EXTRACTED INFORMATION
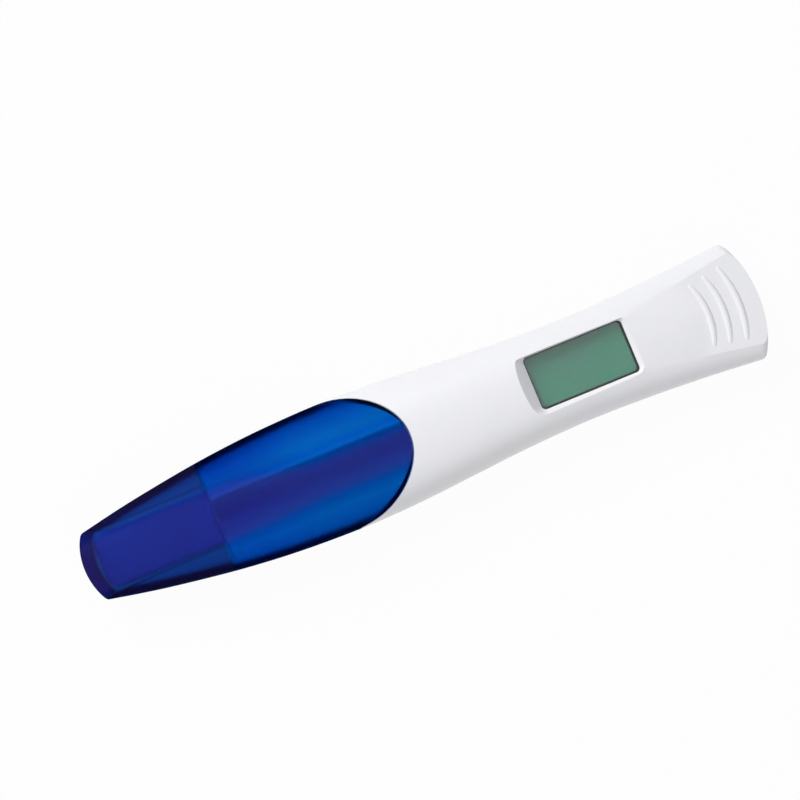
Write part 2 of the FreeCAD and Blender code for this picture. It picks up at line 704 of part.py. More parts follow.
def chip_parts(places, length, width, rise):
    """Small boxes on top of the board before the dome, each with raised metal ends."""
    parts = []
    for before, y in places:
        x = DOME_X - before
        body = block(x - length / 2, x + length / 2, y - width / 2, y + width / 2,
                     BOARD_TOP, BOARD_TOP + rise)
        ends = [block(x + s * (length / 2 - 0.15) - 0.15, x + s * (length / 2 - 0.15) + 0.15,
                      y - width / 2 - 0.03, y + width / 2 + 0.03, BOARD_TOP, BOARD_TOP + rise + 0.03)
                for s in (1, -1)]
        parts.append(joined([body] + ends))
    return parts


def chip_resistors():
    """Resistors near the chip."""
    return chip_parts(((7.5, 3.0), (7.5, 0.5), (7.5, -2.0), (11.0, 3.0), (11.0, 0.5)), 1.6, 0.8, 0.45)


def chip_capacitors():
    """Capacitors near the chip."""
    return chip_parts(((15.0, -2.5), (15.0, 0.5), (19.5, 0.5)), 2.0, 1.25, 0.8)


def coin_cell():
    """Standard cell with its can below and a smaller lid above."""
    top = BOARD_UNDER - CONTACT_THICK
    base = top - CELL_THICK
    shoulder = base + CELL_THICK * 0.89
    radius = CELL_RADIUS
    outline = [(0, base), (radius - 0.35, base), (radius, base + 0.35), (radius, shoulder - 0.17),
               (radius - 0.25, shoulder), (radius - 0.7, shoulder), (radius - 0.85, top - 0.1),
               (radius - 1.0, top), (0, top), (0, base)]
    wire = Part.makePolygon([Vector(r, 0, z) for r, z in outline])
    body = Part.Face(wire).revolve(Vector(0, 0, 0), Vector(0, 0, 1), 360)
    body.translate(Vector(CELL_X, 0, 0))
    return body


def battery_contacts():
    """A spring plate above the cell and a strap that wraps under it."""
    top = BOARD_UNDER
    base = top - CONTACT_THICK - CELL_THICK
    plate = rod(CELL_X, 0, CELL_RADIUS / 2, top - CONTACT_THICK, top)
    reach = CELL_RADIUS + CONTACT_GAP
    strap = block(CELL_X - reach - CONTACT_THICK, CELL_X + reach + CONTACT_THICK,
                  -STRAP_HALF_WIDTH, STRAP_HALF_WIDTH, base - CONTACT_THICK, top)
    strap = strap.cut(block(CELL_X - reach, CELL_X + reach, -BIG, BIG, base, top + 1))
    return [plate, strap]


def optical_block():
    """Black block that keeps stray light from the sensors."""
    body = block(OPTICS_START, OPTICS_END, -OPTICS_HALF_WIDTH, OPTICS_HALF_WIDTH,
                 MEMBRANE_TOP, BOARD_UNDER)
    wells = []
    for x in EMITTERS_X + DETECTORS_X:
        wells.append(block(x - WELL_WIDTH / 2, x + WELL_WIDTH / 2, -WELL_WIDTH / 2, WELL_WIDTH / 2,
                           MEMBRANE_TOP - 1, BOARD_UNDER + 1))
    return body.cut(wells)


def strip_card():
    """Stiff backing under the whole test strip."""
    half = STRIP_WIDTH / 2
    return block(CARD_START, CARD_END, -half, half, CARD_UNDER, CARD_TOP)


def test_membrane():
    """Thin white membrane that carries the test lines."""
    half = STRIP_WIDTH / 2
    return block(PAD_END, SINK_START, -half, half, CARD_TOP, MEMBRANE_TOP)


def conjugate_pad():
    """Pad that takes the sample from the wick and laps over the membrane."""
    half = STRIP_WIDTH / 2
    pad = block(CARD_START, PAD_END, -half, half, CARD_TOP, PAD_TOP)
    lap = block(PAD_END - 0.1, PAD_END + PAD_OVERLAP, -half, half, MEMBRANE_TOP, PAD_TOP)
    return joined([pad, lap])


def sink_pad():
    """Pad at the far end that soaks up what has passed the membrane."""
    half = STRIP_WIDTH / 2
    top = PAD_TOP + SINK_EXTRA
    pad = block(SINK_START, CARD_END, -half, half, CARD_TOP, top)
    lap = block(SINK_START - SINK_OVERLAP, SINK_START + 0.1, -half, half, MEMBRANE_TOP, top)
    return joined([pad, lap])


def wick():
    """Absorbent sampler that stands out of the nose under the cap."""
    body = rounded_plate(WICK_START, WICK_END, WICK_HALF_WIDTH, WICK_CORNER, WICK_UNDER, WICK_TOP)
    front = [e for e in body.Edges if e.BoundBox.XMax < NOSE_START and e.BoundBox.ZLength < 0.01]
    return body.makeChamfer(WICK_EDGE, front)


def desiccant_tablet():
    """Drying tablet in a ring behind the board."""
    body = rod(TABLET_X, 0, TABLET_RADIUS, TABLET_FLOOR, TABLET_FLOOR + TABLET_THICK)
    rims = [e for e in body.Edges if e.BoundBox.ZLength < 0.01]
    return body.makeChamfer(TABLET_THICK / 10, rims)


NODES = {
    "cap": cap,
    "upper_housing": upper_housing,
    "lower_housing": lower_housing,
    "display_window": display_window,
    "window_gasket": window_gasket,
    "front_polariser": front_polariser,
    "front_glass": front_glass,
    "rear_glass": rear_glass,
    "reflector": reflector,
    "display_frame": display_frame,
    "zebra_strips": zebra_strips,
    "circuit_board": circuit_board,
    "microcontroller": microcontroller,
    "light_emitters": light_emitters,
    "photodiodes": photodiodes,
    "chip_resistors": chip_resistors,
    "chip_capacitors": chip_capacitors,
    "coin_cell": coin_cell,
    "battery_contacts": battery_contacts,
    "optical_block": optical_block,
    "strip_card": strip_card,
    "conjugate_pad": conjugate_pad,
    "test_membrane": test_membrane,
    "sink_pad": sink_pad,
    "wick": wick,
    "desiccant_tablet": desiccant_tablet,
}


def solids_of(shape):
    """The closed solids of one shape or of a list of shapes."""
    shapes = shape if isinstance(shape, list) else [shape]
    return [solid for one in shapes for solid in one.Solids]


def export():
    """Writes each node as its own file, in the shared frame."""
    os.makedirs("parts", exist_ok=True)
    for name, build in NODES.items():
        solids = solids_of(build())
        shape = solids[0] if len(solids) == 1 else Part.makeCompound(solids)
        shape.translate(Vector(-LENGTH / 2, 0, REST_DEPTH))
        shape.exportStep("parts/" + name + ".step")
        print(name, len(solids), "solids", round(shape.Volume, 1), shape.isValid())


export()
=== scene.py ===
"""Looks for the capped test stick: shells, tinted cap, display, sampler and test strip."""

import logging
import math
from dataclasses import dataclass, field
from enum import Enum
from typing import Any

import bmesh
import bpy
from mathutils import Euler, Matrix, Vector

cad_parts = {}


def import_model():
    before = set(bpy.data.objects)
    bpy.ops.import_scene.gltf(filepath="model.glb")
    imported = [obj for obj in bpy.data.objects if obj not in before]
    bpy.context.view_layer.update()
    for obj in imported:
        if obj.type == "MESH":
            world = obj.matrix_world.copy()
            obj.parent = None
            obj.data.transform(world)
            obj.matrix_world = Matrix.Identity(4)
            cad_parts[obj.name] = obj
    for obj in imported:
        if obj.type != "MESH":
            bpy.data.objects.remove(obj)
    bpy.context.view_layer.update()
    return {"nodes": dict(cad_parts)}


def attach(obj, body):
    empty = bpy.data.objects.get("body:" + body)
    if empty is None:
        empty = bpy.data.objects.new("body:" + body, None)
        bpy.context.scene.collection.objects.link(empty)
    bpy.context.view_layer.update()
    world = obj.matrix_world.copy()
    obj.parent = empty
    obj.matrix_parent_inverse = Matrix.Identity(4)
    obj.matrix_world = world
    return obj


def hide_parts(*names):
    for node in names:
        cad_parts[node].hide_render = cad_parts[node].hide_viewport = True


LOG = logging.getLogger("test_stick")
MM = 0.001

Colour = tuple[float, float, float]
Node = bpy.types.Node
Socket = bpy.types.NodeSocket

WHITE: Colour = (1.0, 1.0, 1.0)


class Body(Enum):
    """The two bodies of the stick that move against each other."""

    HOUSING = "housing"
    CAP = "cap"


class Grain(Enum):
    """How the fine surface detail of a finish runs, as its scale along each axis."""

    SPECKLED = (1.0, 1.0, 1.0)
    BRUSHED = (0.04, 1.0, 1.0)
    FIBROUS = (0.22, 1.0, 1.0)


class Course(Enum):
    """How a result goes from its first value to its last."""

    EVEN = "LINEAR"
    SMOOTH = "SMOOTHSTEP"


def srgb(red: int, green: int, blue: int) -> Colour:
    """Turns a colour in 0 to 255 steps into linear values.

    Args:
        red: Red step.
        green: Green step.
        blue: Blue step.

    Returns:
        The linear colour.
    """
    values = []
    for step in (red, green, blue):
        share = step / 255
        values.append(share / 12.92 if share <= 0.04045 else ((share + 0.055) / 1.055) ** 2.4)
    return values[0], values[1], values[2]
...
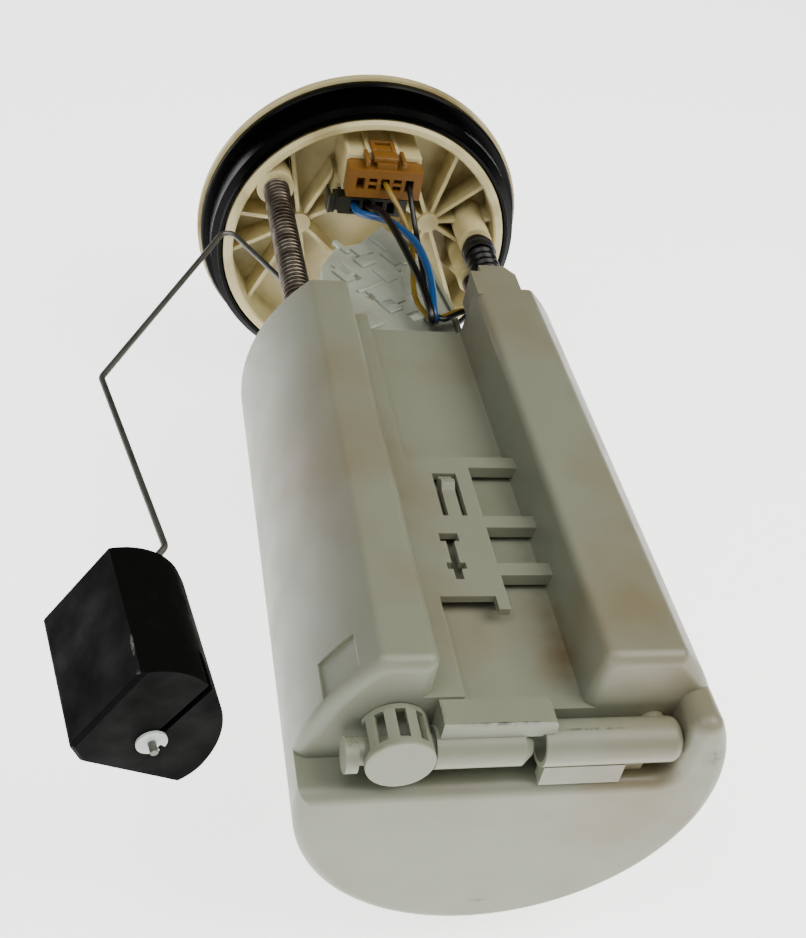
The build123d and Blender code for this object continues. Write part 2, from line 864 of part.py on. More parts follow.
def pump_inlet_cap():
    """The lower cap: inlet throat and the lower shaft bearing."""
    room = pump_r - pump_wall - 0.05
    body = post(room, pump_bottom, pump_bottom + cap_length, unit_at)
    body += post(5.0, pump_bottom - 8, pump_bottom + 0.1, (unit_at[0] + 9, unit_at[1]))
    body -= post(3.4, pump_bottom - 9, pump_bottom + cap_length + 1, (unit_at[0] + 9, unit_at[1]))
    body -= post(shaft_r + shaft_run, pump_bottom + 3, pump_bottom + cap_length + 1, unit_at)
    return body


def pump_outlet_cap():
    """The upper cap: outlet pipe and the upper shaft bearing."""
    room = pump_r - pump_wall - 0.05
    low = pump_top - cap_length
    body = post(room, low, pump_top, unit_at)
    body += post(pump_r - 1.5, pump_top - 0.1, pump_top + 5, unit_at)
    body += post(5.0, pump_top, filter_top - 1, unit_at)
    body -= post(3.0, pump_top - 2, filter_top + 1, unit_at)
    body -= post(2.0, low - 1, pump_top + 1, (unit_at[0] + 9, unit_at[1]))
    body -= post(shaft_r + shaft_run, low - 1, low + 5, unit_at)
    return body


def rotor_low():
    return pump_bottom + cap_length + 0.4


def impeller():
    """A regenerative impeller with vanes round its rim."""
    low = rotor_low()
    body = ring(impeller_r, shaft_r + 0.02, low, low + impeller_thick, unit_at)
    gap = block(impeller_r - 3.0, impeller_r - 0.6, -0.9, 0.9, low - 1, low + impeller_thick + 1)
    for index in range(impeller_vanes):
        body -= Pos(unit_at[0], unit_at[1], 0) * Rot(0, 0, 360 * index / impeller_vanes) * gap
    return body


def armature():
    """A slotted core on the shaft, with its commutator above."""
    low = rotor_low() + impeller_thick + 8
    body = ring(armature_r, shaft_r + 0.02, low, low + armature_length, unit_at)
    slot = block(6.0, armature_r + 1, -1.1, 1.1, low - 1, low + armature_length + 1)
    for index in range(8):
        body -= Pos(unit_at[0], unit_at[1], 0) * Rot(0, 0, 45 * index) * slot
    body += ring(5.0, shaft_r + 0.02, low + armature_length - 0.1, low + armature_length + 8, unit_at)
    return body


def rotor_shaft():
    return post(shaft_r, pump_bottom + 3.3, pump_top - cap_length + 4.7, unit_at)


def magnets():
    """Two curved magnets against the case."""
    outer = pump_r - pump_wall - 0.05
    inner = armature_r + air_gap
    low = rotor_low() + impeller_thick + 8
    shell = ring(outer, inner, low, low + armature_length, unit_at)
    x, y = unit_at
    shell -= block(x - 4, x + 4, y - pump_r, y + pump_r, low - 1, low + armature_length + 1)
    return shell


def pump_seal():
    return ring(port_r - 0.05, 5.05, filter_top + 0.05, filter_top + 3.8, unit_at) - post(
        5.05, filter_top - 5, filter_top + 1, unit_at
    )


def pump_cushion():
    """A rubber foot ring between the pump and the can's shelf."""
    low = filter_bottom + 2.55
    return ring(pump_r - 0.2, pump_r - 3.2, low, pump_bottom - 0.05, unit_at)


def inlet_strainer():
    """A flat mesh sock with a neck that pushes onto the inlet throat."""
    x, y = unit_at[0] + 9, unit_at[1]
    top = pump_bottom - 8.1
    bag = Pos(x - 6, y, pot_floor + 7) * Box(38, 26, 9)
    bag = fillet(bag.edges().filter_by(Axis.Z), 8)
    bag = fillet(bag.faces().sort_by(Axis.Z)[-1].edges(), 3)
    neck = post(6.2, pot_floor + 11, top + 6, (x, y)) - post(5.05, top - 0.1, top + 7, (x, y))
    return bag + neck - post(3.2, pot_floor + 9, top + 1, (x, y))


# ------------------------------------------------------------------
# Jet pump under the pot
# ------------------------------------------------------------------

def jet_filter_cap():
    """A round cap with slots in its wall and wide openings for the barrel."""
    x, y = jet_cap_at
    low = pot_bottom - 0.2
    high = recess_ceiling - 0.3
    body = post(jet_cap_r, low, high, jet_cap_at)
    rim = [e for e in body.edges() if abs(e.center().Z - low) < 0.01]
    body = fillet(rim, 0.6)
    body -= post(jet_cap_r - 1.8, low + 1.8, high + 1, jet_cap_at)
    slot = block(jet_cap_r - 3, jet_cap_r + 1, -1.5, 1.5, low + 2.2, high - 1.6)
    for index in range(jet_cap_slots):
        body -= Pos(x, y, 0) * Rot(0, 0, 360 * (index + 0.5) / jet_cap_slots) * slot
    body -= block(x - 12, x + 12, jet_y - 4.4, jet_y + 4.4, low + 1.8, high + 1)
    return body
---
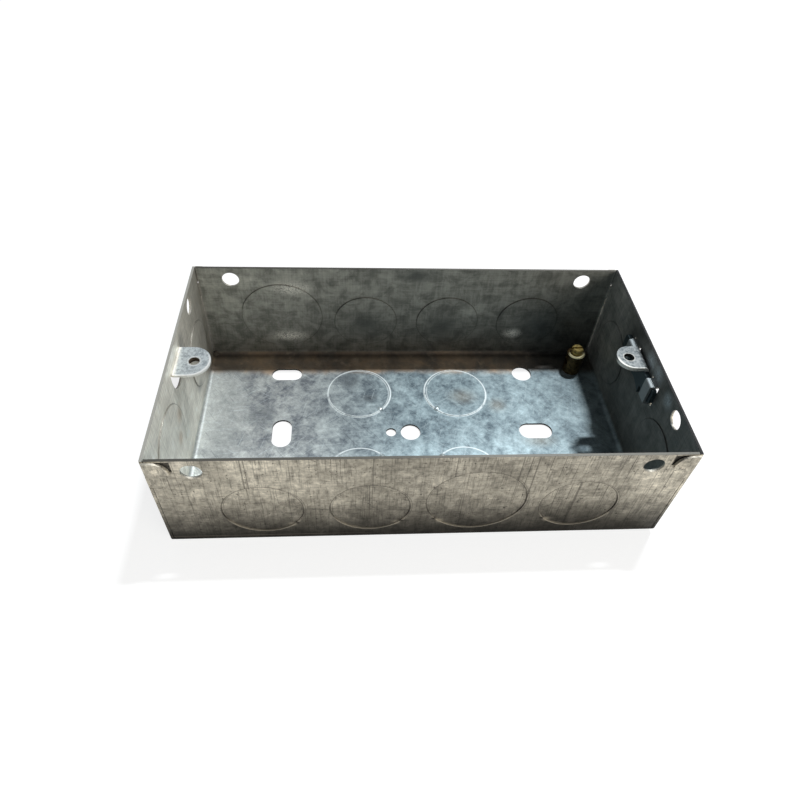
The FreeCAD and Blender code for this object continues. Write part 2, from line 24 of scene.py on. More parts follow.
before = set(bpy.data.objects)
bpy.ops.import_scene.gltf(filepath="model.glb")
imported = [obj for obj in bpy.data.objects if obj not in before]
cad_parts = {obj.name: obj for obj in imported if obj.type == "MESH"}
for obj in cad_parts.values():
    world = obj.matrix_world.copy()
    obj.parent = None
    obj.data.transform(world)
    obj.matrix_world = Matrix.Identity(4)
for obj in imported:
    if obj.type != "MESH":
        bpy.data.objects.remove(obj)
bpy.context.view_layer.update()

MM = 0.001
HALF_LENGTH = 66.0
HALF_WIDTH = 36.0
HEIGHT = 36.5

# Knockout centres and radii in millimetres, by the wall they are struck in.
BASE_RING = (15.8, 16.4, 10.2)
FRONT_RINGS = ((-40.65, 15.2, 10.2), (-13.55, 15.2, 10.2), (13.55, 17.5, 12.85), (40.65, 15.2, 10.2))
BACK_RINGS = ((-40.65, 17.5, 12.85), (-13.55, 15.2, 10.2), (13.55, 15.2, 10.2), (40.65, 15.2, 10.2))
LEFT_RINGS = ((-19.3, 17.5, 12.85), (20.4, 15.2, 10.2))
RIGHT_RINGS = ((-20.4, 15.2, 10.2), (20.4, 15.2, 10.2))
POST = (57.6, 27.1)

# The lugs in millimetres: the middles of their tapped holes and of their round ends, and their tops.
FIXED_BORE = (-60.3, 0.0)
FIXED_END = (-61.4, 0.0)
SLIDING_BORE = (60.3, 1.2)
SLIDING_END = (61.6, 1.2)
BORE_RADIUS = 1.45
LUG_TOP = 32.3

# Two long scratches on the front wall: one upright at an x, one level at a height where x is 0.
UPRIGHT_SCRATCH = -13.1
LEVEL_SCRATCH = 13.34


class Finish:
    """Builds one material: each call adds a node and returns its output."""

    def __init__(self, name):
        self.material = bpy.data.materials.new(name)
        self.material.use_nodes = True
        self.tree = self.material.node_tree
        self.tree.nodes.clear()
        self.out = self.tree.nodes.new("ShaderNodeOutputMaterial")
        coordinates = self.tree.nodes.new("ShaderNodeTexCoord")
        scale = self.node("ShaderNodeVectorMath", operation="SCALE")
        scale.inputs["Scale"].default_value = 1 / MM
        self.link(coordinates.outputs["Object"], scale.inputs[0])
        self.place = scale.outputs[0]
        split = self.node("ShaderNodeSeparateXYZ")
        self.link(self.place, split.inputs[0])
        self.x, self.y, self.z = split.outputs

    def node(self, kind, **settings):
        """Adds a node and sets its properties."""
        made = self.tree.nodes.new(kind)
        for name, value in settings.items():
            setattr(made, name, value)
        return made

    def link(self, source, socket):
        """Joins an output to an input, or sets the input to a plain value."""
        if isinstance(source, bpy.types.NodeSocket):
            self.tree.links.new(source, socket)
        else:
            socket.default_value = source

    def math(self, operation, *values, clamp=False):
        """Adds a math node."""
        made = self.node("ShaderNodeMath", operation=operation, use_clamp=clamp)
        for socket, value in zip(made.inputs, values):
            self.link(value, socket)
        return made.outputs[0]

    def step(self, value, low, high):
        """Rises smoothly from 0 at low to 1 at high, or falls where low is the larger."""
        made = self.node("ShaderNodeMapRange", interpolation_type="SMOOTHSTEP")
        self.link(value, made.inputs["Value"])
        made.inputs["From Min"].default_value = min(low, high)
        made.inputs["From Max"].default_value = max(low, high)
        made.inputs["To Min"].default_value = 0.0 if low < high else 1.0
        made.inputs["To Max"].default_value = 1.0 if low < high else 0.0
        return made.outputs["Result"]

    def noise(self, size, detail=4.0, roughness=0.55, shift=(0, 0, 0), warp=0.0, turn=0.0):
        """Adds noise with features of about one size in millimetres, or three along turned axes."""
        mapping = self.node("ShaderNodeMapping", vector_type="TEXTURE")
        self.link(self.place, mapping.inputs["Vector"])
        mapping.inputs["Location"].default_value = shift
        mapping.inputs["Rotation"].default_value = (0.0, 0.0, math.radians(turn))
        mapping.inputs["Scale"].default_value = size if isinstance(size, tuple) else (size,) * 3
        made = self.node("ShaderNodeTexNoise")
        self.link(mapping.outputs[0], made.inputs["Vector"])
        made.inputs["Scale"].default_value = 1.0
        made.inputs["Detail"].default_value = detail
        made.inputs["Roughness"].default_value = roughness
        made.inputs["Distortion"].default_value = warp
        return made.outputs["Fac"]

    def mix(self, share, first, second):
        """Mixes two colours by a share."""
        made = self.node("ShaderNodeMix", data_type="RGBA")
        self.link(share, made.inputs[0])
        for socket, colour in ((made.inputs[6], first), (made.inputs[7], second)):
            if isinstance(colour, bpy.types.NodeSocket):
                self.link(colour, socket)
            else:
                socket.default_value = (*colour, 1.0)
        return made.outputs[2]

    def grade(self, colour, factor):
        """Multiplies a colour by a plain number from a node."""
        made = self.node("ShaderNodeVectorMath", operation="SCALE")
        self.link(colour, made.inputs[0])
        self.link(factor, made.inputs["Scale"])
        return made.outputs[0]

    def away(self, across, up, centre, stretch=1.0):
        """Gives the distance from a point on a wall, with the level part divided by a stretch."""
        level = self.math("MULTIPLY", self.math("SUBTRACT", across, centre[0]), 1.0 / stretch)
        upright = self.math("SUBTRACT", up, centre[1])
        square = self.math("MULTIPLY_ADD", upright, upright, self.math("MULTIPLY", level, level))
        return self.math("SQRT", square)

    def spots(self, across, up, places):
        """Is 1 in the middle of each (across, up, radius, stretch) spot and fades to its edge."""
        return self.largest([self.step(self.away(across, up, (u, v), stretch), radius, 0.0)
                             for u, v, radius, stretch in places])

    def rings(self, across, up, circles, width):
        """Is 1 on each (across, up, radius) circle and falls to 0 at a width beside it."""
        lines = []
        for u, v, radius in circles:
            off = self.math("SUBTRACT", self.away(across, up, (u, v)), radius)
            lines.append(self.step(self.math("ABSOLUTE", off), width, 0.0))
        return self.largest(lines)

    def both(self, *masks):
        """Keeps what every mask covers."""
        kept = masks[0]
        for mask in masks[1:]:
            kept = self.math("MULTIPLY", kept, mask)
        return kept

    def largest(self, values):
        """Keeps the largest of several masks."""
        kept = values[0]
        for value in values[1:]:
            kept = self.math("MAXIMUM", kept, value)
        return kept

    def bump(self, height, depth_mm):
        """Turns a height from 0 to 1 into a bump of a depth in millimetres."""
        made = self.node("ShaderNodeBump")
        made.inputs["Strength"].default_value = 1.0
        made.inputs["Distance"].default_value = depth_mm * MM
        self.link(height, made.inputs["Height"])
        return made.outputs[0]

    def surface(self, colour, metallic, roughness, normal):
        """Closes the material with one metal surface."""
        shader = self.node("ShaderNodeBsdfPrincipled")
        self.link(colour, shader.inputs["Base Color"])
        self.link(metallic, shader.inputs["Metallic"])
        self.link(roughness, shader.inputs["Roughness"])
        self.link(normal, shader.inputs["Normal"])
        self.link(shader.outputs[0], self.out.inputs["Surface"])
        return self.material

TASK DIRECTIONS
From the records above, quote only the lines running from the line with "return [solid for" to the line with "WHITE: Colour = (1.0, 1.0, 1.0)", both lines included.

COMPLETE RESPONSE
    return [solid for one in shapes for solid in one.Solids]


def export():
    """Writes each node as its own file, in the shared frame."""
    os.makedirs("parts", exist_ok=True)
    for name, build in NODES.items():
        solids = solids_of(build())
        shape = solids[0] if len(solids) == 1 else Part.makeCompound(solids)
        shape.translate(Vector(-LENGTH / 2, 0, REST_DEPTH))
        shape.exportStep("parts/" + name + ".step")
        print(name, len(solids), "solids", round(shape.Volume, 1), shape.isValid())


export()
=== scene.py ===
"""Looks for the capped test stick: shells, tinted cap, display, sampler and test strip."""

import logging
import math
from dataclasses import dataclass, field
from enum import Enum
from typing import Any

import bmesh
import bpy
from mathutils import Euler, Matrix, Vector

cad_parts = {}


def import_model():
    before = set(bpy.data.objects)
    bpy.ops.import_scene.gltf(filepath="model.glb")
    imported = [obj for obj in bpy.data.objects if obj not in before]
    bpy.context.view_layer.update()
    for obj in imported:
        if obj.type == "MESH":
            world = obj.matrix_world.copy()
            obj.parent = None
            obj.data.transform(world)
            obj.matrix_world = Matrix.Identity(4)
            cad_parts[obj.name] = obj
    for obj in imported:
        if obj.type != "MESH":
            bpy.data.objects.remove(obj)
    bpy.context.view_layer.update()
    return {"nodes": dict(cad_parts)}


def attach(obj, body):
    empty = bpy.data.objects.get("body:" + body)
    if empty is None:
        empty = bpy.data.objects.new("body:" + body, None)
        bpy.context.scene.collection.objects.link(empty)
    bpy.context.view_layer.update()
    world = obj.matrix_world.copy()
    obj.parent = empty
    obj.matrix_parent_inverse = Matrix.Identity(4)
    obj.matrix_world = world
    return obj


def hide_parts(*names):
    for node in names:
        cad_parts[node].hide_render = cad_parts[node].hide_viewport = True


LOG = logging.getLogger("test_stick")
MM = 0.001

Colour = tuple[float, float, float]
Node = bpy.types.Node
Socket = bpy.types.NodeSocket

WHITE: Colour = (1.0, 1.0, 1.0)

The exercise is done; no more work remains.